Variations in the nature of informality in India: A view from the standpoint of accumulation

This paper studies variations in the nature of informality in Indian economy. It attempts to locate variations in the nature of non-agrarian informality within the broader accumulation processes. Mainstream approaches argue that, if supply-side constraints are eased, the duality between formal and informal enterprises gradually disappears. A strand of Marxian approaches (Kalyan Sanyal etc.,) describes the process of capital accumulation as an endogenous mechanism of reproducing formal-informal duality. Neither frameworks conceive informal enterprises as sites of accumulation. As a departure, this paper using the Petty Commodity Production Approach discusses how the differentiation within informal enterprises driven by the process of capitalist transformation may or may not allow transition to expanded reproduction. It suggests that there can be no apriori assumption that informal enterprises cannot be sites of capital accumulation and whether or not they are is a function, at least in part, of the nature of agrarian transition.
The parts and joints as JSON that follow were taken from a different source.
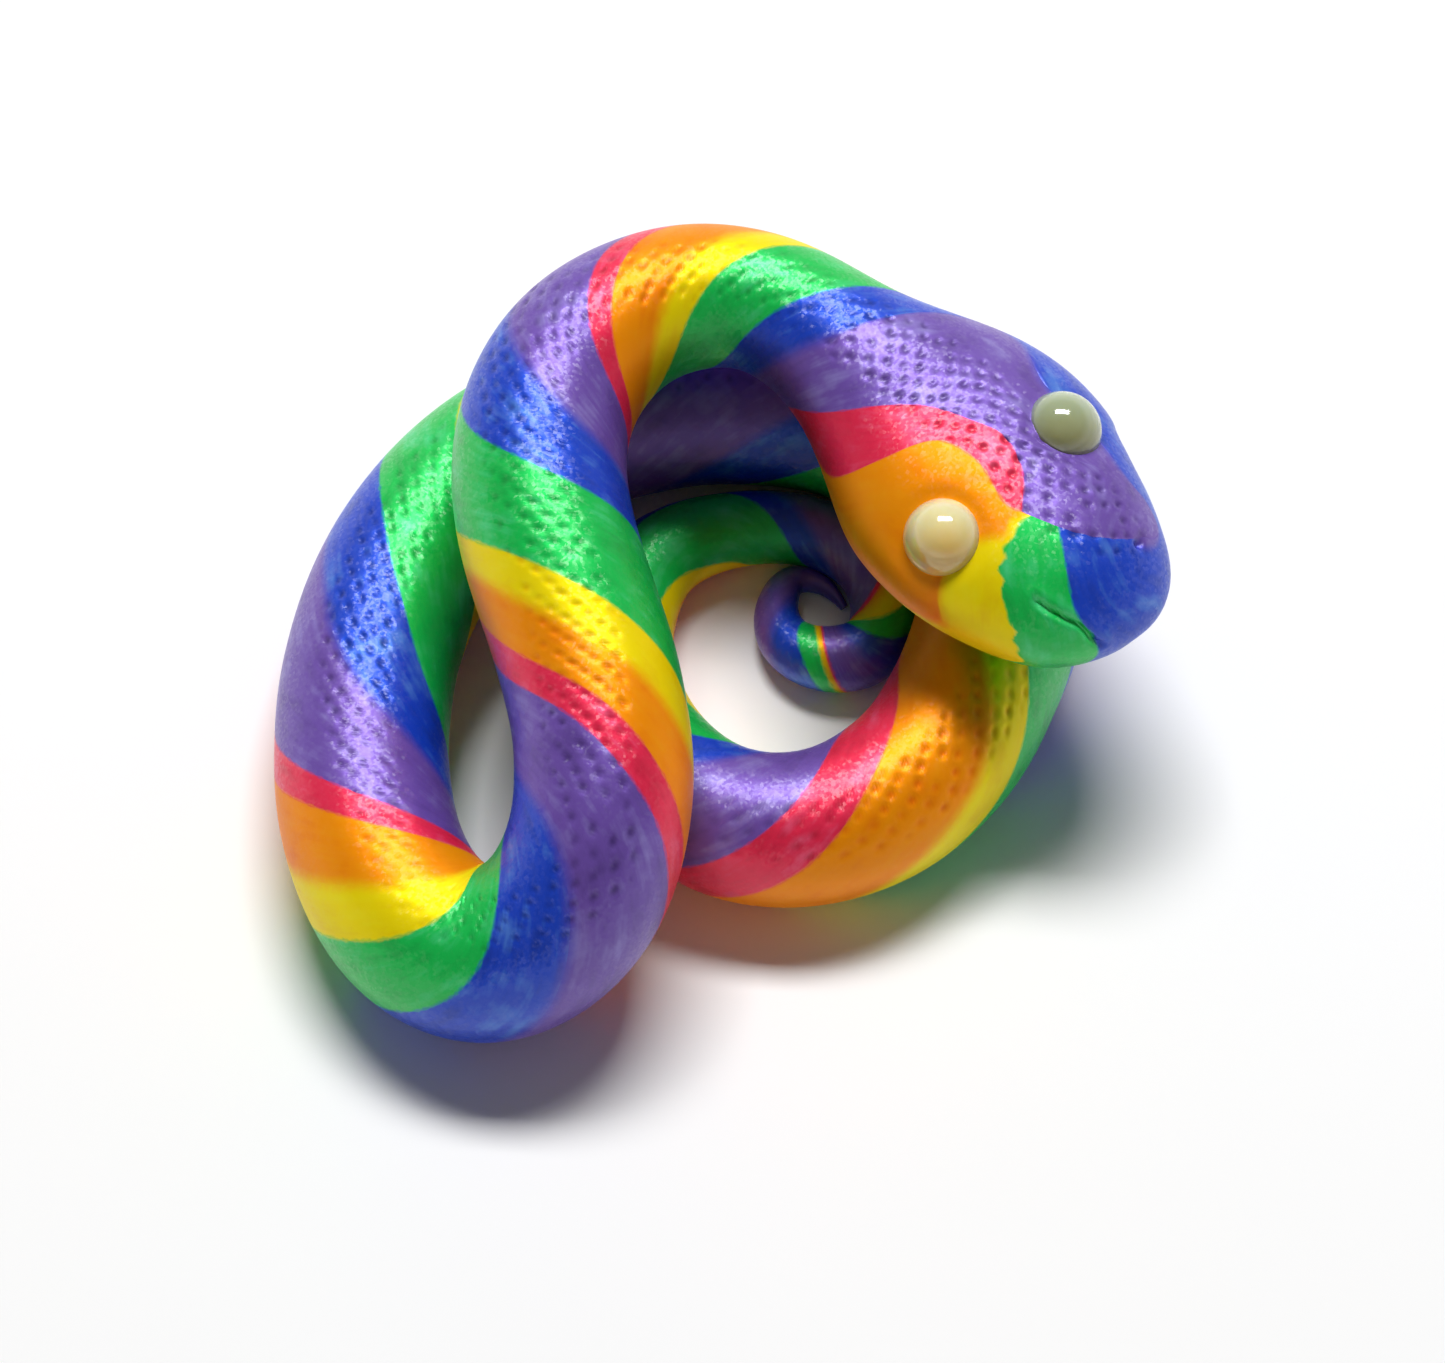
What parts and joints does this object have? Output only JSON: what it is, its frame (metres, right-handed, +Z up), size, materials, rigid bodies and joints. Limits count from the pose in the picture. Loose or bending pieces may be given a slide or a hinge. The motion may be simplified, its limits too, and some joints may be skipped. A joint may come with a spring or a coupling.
{
  "type": "coiled snake figurine",
  "caption": "Coiled snake figurine rolled from twisted strands of pearl polymer clay, with a lifted head, a curled tail and domed bead eyes.",
  "frame": {"origin": "centre of the figurine's footprint, on the surface it stands on", "axes": "+Z up, +X along the longest extent towards the side the snout points to, +Y away from the camera of the reference view"},
  "size_m": [0.0464, 0.0432, 0.019],
  "materials": {
    "violet_clay": "satin pearl",
    "blue_clay": "satin pearl",
    "green_clay": "satin pearl",
    "yellow_clay": "satin pearl",
    "orange_clay": "satin pearl",
    "red_clay": "satin pearl",
    "left_bead": "milky translucent gloss",
    "right_bead": "smoky translucent gloss"
  },
  "bodies": {
    "root": {"violet_strand": "violet_clay", "blue_strand": "blue_clay", "green_strand": "green_clay", "yellow_strand": "yellow_clay", "orange_strand": "orange_clay", "red_strand": "red_clay", "left_eye": "left_bead", "right_eye": "right_bead"}
  },
  "joints": []
}
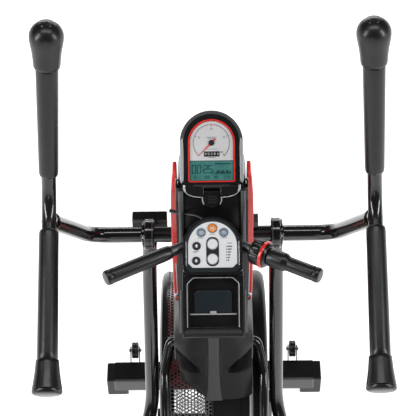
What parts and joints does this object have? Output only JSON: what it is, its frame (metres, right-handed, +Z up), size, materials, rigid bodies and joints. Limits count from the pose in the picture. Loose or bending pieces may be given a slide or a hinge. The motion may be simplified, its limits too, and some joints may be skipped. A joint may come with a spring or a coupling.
{
  "type": "standing fan cross-trainer",
  "caption": "Standing stepper-elliptical with a fan drum, swinging handlebars, static grips, an arched console, a button panel with phone tray, and foot pedals.",
  "frame": {"origin": "centre of the footprint on the floor", "axes": "+Y away from the user, towards the fan drum; +X to the user's right; +Z up"},
  "size_m": [0.7798, 1.245, 1.6759],
  "materials": {
    "black_paint": "gloss black powder coat",
    "black_plastic": "fine-textured moulded black",
    "foam_rubber": "soft matte black grip",
    "red_plastic": "gloss red",
    "bright_steel": "polished",
    "mesh_metal": "silver perforated",
    "white_plastic": "white satin",
    "orange_plastic": "orange satin",
    "blue_grey_plastic": "blue-grey satin",
    "lcd_glass": "teal LCD behind clear cover",
    "belt_rubber": "matte ribbed"
  },
  "bodies": {
    "frame": {"front_stabiliser": "black_paint", "rear_stabiliser": "black_paint", "base_rail": "black_paint", "mast_tube": "black_paint", "pivot_axle": "black_paint", "hoop_tube_left": "black_paint", "hoop_tube_right": "black_paint", "front_cap_left": "black_plastic", "front_cap_right": "black_plastic", "rear_cap_left": "black_plastic", "rear_cap_right": "black_plastic", "fan_cage": "mesh_metal", "belt_cover": "black_plastic", "mast_rear_cover": "black_plastic", "mast_front_cover": "black_plastic", "red_trim_left": "red_plastic", "red_trim_right": "red_plastic", "panel_housing": "black_plastic", "panel_plate": "white_plastic", "grip_bar": "bright_steel", "static_grip_left": "foam_rubber", "static_grip_right": "foam_rubber", "console_housing": "black_plastic", "red_surround": "red_plastic", "dial_plate": "white_plastic", "lcd_window": "lcd_glass", "drive_belt": "belt_rubber"},
    "crank": {"crank_axle": "bright_steel", "crank_arm_left": "black_paint", "crank_arm_right": "black_paint", "drive_pulley": "black_plastic"},
    "fan": {"fan_wheel": "red_plastic", "fan_axle": "bright_steel"},
    "needle": {"dial_needle": "red_plastic"},
    "dial": {"resistance_dial": "black_plastic"},
    "arm_left": {"clamp_block_left": "black_plastic", "rocker_arm_left": "black_paint", "handlebar_left": "black_paint", "upper_grip_left": "foam_rubber", "top_knob_left": "foam_rubber", "lower_grip_left": "foam_rubber"},
    "leg_left_body": {"leg_left": "black_paint", "pedal_left": "black_plastic"},
    "wheel_left": {"transport_wheel_left": "black_plastic"},
    "arm_right": {"rocker_arm_right": "black_paint", "handlebar_right": "black_paint", "upper_grip_right": "foam_rubber", "top_knob_right": "foam_rubber", "lower_grip_right": "foam_rubber"},
    "leg_right_body": {"leg_right": "black_paint", "pedal_right": "black_plastic"},
    "wheel_right": {"transport_wheel_right": "black_plastic"},
    "start_button_body": {"start_button": "orange_plastic"},
    "left_function_button_body": {"left_function_button": "blue_grey_plastic"},
    "right_function_button_body": {"right_function_button": "blue_grey_plastic"},
    "upper_select_button_body": {"upper_select_button": "white_plastic"},
    "lower_select_button_body": {"lower_select_button": "white_plastic"},
    "up_button_body": {"up_button": "black_plastic"},
    "down_button_body": {"down_button": "black_plastic"}
  },
  "joints": [
    {"name": "crank_spin", "type": "hinge", "parent": "frame", "child": "crank", "pos_m": [0, 0.23, 0.31], "axis": [1, 0, 0], "continuous": true},
    {"name": "fan_spin", "type": "hinge", "parent": "frame", "child": "fan", "pos_m": [0, 0.4, 0.46], "axis": [1, 0, 0], "continuous": true},
    {"name": "right_arm_swing", "type": "hinge", "parent": "frame", "child": "arm_right", "pos_m": [0, 0.3, 1.02], "axis": [1, 0, 0], "range_deg": [-8, 8]},
    {"name": "left_arm_swing", "type": "hinge", "parent": "frame", "child": "arm_left", "pos_m": [0, 0.3, 1.02], "axis": [1, 0, 0], "range_deg": [-8, 8]},
    {"name": "right_leg_pitch", "type": "hinge", "parent": "arm_right", "child": "leg_right_body", "pos_m": [0.166, -0.02, 0.31], "axis": [1, 0, 0], "range_deg": [-43.5, 0]},
    {"name": "left_leg_pitch", "type": "hinge", "parent": "arm_left", "child": "leg_left_body", "pos_m": [-0.166, -0.02, 0.31], "axis": [1, 0, 0], "range_deg": [0, 43.5]},
    {"name": "needle_turn", "type": "hinge", "parent": "frame", "child": "needle", "pos_m": [0, 0.34735, 1.28884], "axis": [0, -0.6428, 0.766], "range_deg": [-270, 0]},
    {"name": "resistance_dial_turn", "type": "hinge", "parent": "frame", "child": "dial", "pos_m": [0.10687, 0.12171, 1.17027], "axis": [0.8522, -0.5144, 0.0958], "range_deg": [-135, 135]},
    {"name": "left_wheel_spin", "type": "hinge", "parent": "frame", "child": "wheel_left", "pos_m": [-0.236, 0.598, 0.098], "axis": [1, 0, 0], "continuous": true},
    {"name": "right_wheel_spin", "type": "hinge", "parent": "frame", "child": "wheel_right", "pos_m": [0.236, 0.598, 0.098], "axis": [1, 0, 0], "continuous": true},
    {"name": "start_press", "type": "slide", "parent": "frame", "child": "start_button_body", "axis": [0, 0.5, -0.866], "range_m": [0, 0.0015], "stiffness_N_per_m": 800, "springref_m": -0.0008},
    {"name": "left_function_press", "type": "slide", "parent": "frame", "child": "left_function_button_body", "axis": [0, 0.5, -0.866], "range_m": [0, 0.0015], "stiffness_N_per_m": 800, "springref_m": -0.0008},
    {"name": "right_function_press", "type": "slide", "parent": "frame", "child": "right_function_button_body", "axis": [0, 0.5, -0.866], "range_m": [0, 0.0015], "stiffness_N_per_m": 800, "springref_m": -0.0008},
    {"name": "upper_select_press", "type": "slide", "parent": "frame", "child": "upper_select_button_body", "axis": [0, 0.5, -0.866], "range_m": [0, 0.0015], "stiffness_N_per_m": 800, "springref_m": -0.0008},
    {"name": "lower_select_press", "type": "slide", "parent": "frame", "child": "lower_select_button_body", "axis": [0, 0.5, -0.866], "range_m": [0, 0.0015], "stiffness_N_per_m": 800, "springref_m": -0.0008},
    {"name": "up_press", "type": "slide", "parent": "frame", "child": "up_button_body", "axis": [0, 0.5, -0.866], "range_m": [0, 0.0015], "stiffness_N_per_m": 800, "springref_m": -0.0008},
    {"name": "down_press", "type": "slide", "parent": "frame", "child": "down_button_body", "axis": [0, 0.5, -0.866], "range_m": [0, 0.0015], "stiffness_N_per_m": 800, "springref_m": -0.0008}
  ],
  "couplings": [
    {"joint": "fan_spin", "follows": "crank_spin", "ratio": 4.2857},
    {"joint": "left_arm_swing", "follows": "right_arm_swing", "ratio": -1},
    {"joint": "left_leg_pitch", "follows": "right_leg_pitch", "ratio": -1}
  ]
}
Critical Agrarian Studies (CAS) scholarship mainly focuses on the impact of agrarian transition on the nature of rural and urban class formation within non-agrarian labour. However, it’s impact on the nature of organization of production and the formation of different types of informal enterprises remains understudied. This paper hopes to contribute to CAS literature with an initial foray into the latter aspect. Major Indian states are divided into four groups based on per capita income and convergence (or divergence) between agricultural and non-agricultural productivities. We find that the productivity of non-agrarian informal sector enterprises in rich states is significantly higher relative to the poor states. Among poor states the differentiating factor is urban non-agrarian informal productivity whereas among rich states it is rural non-farm sector productivity. This implies that in rich states higher agricultural productivity is key to productivity and output growth of rural non-farm sector. The paper mainly uses the data from Government of India’s National Sample Survey (NSS) on unincorporated nonagricultural enterprises (67 and 73 rounds), employment and unemployment surveys (61 and 68 rounds) and Periodic Labour Force Survey (PLFS 2017-18).